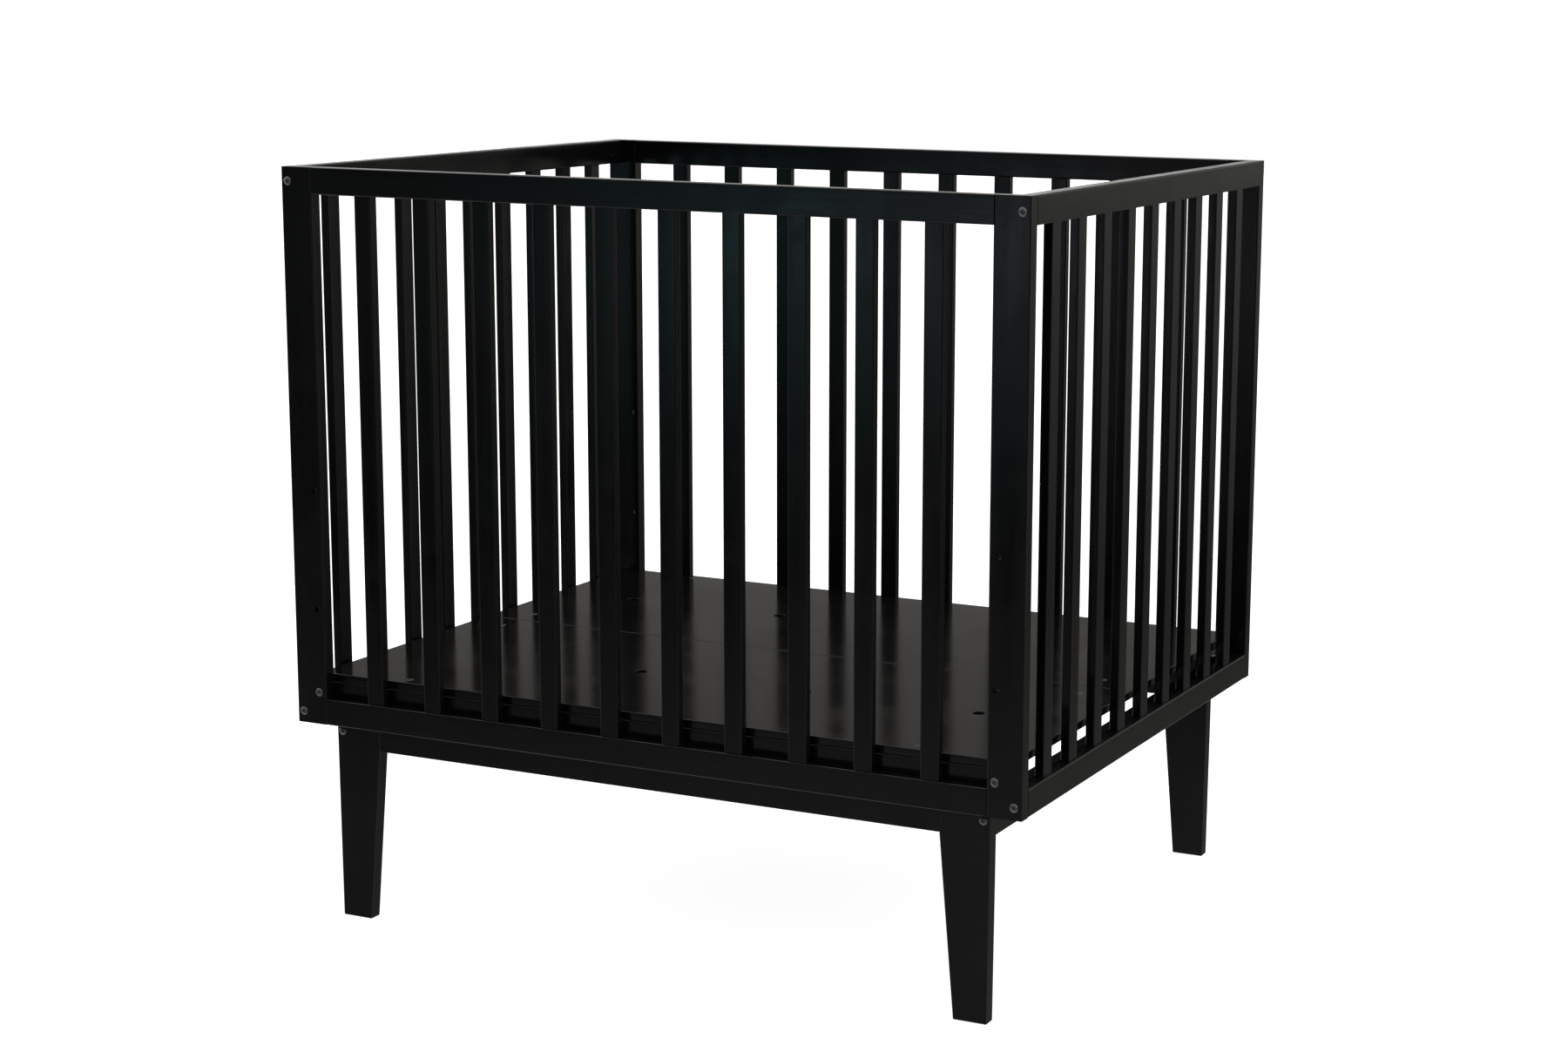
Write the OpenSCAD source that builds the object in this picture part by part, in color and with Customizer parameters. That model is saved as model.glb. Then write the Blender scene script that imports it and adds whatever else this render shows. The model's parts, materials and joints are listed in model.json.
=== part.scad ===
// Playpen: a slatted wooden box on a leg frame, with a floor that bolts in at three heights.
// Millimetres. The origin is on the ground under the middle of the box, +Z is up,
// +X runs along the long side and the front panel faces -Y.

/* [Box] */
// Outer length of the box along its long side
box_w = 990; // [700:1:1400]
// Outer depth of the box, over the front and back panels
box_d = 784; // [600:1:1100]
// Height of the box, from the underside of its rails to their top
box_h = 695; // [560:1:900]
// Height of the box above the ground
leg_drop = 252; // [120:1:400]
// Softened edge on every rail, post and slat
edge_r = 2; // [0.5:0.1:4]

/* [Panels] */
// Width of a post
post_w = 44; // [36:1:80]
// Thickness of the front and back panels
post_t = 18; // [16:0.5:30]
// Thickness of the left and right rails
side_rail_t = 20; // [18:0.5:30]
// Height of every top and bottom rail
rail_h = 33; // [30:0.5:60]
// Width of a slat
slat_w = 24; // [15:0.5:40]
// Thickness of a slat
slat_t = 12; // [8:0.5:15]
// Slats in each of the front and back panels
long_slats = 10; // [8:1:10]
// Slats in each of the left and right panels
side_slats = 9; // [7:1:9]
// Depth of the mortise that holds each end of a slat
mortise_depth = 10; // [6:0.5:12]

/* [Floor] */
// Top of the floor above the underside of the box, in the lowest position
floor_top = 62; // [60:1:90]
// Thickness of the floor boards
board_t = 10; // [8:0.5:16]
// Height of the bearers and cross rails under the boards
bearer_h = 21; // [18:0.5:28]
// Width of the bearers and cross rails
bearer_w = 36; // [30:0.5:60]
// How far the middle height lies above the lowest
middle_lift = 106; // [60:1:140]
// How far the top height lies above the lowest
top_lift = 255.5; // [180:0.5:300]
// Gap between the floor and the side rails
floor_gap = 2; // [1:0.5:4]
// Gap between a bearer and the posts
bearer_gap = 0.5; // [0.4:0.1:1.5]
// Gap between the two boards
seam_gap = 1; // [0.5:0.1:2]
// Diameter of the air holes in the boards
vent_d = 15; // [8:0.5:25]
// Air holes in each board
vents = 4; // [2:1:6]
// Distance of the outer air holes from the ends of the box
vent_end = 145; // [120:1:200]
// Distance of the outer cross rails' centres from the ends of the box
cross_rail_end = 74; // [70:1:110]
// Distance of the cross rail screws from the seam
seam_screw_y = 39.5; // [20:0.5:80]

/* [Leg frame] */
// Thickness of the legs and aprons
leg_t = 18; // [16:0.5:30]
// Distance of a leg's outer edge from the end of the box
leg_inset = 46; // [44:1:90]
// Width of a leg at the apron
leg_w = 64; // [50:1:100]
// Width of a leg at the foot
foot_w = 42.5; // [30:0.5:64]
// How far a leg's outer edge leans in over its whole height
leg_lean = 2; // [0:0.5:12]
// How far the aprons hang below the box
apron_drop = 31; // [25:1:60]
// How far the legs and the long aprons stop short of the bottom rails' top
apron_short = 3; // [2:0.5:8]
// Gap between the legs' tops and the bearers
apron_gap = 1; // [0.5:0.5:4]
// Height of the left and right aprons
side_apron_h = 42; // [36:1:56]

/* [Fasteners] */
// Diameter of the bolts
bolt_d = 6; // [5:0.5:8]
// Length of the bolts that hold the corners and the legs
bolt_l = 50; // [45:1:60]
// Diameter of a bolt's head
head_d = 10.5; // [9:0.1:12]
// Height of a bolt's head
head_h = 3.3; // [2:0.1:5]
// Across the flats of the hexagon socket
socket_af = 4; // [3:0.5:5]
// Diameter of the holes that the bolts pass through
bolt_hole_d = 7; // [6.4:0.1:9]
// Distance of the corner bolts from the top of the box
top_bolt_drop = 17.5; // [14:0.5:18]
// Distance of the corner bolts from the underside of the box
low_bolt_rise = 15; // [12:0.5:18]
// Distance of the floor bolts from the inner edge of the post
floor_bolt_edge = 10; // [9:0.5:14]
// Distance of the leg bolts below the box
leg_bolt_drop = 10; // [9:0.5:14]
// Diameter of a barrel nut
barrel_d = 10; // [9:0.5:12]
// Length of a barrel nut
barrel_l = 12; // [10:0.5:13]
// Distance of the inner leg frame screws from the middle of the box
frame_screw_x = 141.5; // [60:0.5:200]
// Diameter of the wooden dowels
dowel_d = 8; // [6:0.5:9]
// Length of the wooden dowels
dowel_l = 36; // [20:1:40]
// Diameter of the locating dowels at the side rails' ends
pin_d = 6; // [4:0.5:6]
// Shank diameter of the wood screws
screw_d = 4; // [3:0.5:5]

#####

Go through the listing and print each line exactly as it appears.

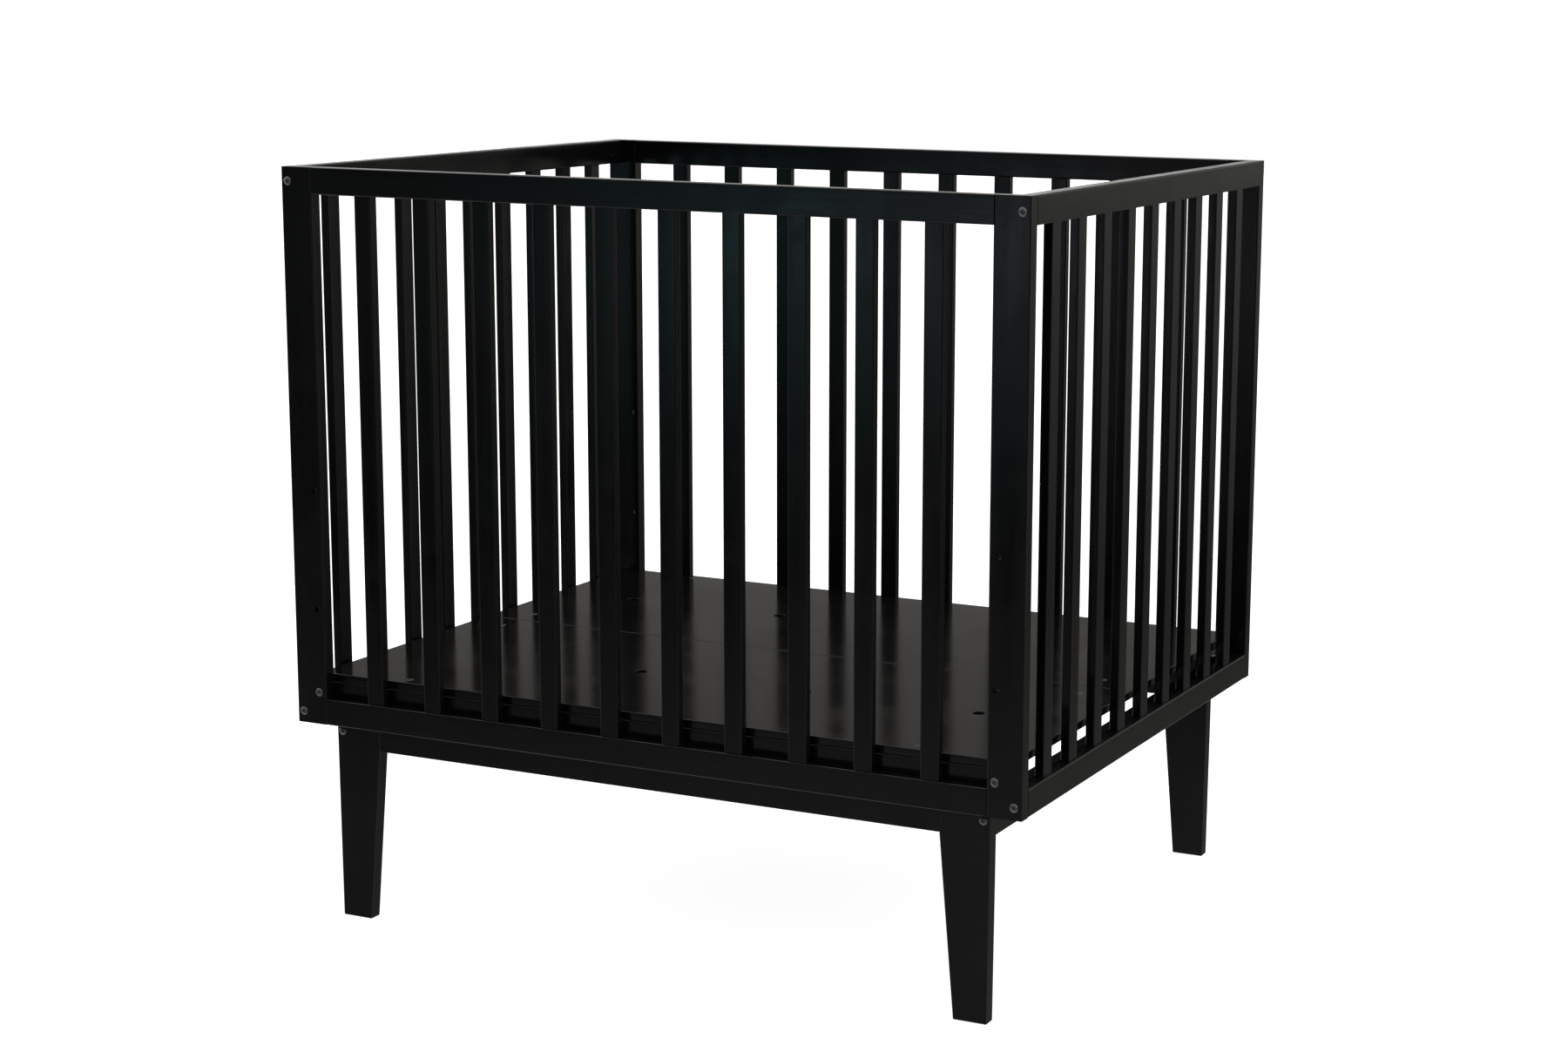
Write the OpenSCAD source that builds the object in this picture part by part, in color and with Customizer parameters. That model is saved as model.glb. Then write the Blender scene script that imports it and adds whatever else this render shows. The model's parts, materials and joints are listed in model.json.
=== part.scad ===
// Playpen: a slatted wooden box on a leg frame, with a floor that bolts in at three heights.
// Millimetres. The origin is on the ground under the middle of the box, +Z is up,
// +X runs along the long side and the front panel faces -Y.

/* [Box] */
// Outer length of the box along its long side
box_w = 990; // [700:1:1400]
// Outer depth of the box, over the front and back panels
box_d = 784; // [600:1:1100]
// Height of the box, from the underside of its rails to their top
box_h = 695; // [560:1:900]
// Height of the box above the ground
leg_drop = 252; // [120:1:400]
// Softened edge on every rail, post and slat
edge_r = 2; // [0.5:0.1:4]

/* [Panels] */
// Width of a post
post_w = 44; // [36:1:80]
// Thickness of the front and back panels
post_t = 18; // [16:0.5:30]
// Thickness of the left and right rails
side_rail_t = 20; // [18:0.5:30]
// Height of every top and bottom rail
rail_h = 33; // [30:0.5:60]
// Width of a slat
slat_w = 24; // [15:0.5:40]
// Thickness of a slat
slat_t = 12; // [8:0.5:15]
// Slats in each of the front and back panels
long_slats = 10; // [8:1:10]
// Slats in each of the left and right panels
side_slats = 9; // [7:1:9]
// Depth of the mortise that holds each end of a slat
mortise_depth = 10; // [6:0.5:12]

/* [Floor] */
// Top of the floor above the underside of the box, in the lowest position
floor_top = 62; // [60:1:90]
// Thickness of the floor boards
board_t = 10; // [8:0.5:16]
// Height of the bearers and cross rails under the boards
bearer_h = 21; // [18:0.5:28]
// Width of the bearers and cross rails
bearer_w = 36; // [30:0.5:60]
// How far the middle height lies above the lowest
middle_lift = 106; // [60:1:140]
// How far the top height lies above the lowest
top_lift = 255.5; // [180:0.5:300]
// Gap between the floor and the side rails
floor_gap = 2; // [1:0.5:4]
// Gap between a bearer and the posts
bearer_gap = 0.5; // [0.4:0.1:1.5]
// Gap between the two boards
seam_gap = 1; // [0.5:0.1:2]
// Diameter of the air holes in the boards
vent_d = 15; // [8:0.5:25]
// Air holes in each board
vents = 4; // [2:1:6]
// Distance of the outer air holes from the ends of the box
vent_end = 145; // [120:1:200]
// Distance of the outer cross rails' centres from the ends of the box
cross_rail_end = 74; // [70:1:110]
// Distance of the cross rail screws from the seam
seam_screw_y = 39.5; // [20:0.5:80]

/* [Leg frame] */
// Thickness of the legs and aprons
leg_t = 18; // [16:0.5:30]
// Distance of a leg's outer edge from the end of the box
leg_inset = 46; // [44:1:90]
// Width of a leg at the apron
leg_w = 64; // [50:1:100]
// Width of a leg at the foot
foot_w = 42.5; // [30:0.5:64]
// How far a leg's outer edge leans in over its whole height
leg_lean = 2; // [0:0.5:12]
// How far the aprons hang below the box
apron_drop = 31; // [25:1:60]
// How far the legs and the long aprons stop short of the bottom rails' top
apron_short = 3; // [2:0.5:8]
// Gap between the legs' tops and the bearers
apron_gap = 1; // [0.5:0.5:4]
// Height of the left and right aprons
side_apron_h = 42; // [36:1:56]

/* [Fasteners] */
// Diameter of the bolts
bolt_d = 6; // [5:0.5:8]
// Length of the bolts that hold the corners and the legs
bolt_l = 50; // [45:1:60]
// Diameter of a bolt's head
head_d = 10.5; // [9:0.1:12]
// Height of a bolt's head
head_h = 3.3; // [2:0.1:5]
// Across the flats of the hexagon socket
socket_af = 4; // [3:0.5:5]
// Diameter of the holes that the bolts pass through
bolt_hole_d = 7; // [6.4:0.1:9]
// Distance of the corner bolts from the top of the box
top_bolt_drop = 17.5; // [14:0.5:18]
// Distance of the corner bolts from the underside of the box
low_bolt_rise = 15; // [12:0.5:18]
// Distance of the floor bolts from the inner edge of the post
floor_bolt_edge = 10; // [9:0.5:14]
// Distance of the leg bolts below the box
leg_bolt_drop = 10; // [9:0.5:14]
// Diameter of a barrel nut
barrel_d = 10; // [9:0.5:12]
// Length of a barrel nut
barrel_l = 12; // [10:0.5:13]
// Distance of the inner leg frame screws from the middle of the box
frame_screw_x = 141.5; // [60:0.5:200]
// Diameter of the wooden dowels
dowel_d = 8; // [6:0.5:9]
// Length of the wooden dowels
dowel_l = 36; // [20:1:40]
// Diameter of the locating dowels at the side rails' ends
pin_d = 6; // [4:0.5:6]
// Shank diameter of the wood screws
screw_d = 4; // [3:0.5:5]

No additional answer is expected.